Don’t read this if you’re the kind of person who likes factual information delivered straight and who wants the information to talk for itself. Durer left us more words, images than most Renaissance folk, but we can’t just lay these fragments together and expect a ‘life’ to emerge. Besides, the author is trying to do something different. He has gone to Durer because of the imaginative connection he feels, tracing shared obsessions and reflecting on shared bodily features (retracted fingers). He channels Durer and those who have also been drawn into this dark orbit.

Obviously, this is a bit of a modernist act, not genuine communing, but also not nothing, either. There is quite about about how art emerges in this this will-to-connect; this compulsion to travel, to read, to find out, to dive into unknown depths. He is drawn to Durer.There is a strong theme of ambiguity, transitional phases, and performing, even impersonation (channeling). Art is specifically identified as such a zone of ambiguity, in which artists can find their past and future influences.

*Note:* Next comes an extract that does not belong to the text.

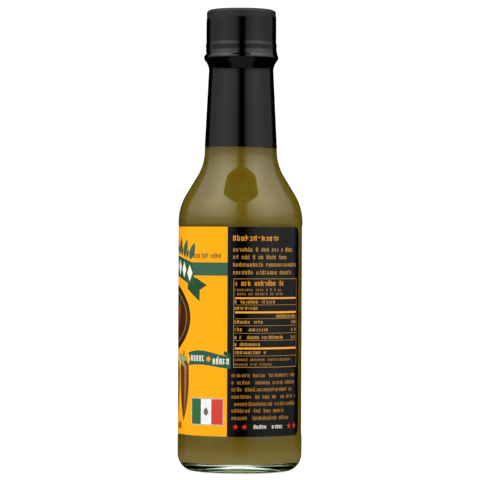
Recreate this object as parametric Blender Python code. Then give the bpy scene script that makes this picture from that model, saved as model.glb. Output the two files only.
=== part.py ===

The book is a cabinet of curiosities - a space in which secret, subterranean, correspondences link Dürer, the ‘savage messiah’ (p.113), with Ruskin (in his later period), Erwin Panofsky (the biographer of Durer), and Panofsky’s nuclear physicist son). There are sustained studies of Marianne Moore and Thomas Mann, both of who felt the pull of Durerworld TM. There is recurring reference to Bowie (always referred to as ‘the staman’ - several people and places are evoked with such indirect discretion). This is used to reflect themes of celebrity (‘the star’, particularly the ‘darkstar’), technology, as well as reflections on the nature of images, curiosity, truthfulness.

Of course, the art history is good - he engages at a sophisticated level with Wolf, Panofsky and a number of experts of portraiture, etching technique, and so on. He personally inspects the art, and there are plenty of illustrations. He pilgrimages to the key sites, and even to the work of shared admirers, like Conrad Gesner’s study of animals - he also stole from Durer, following a shared obsession with new forms and experiences.

His writing is very clear when it needs to be, but often a kind of prose poem (like Pater he is ‘a diver in the depths’). His prose is sinuous and now he has dispensed with the impediments of footnotes, quotation marks. In this his main influence seems to be W.G. Sebald, but I think there is a lot of Sacheverell Sitwell in there too.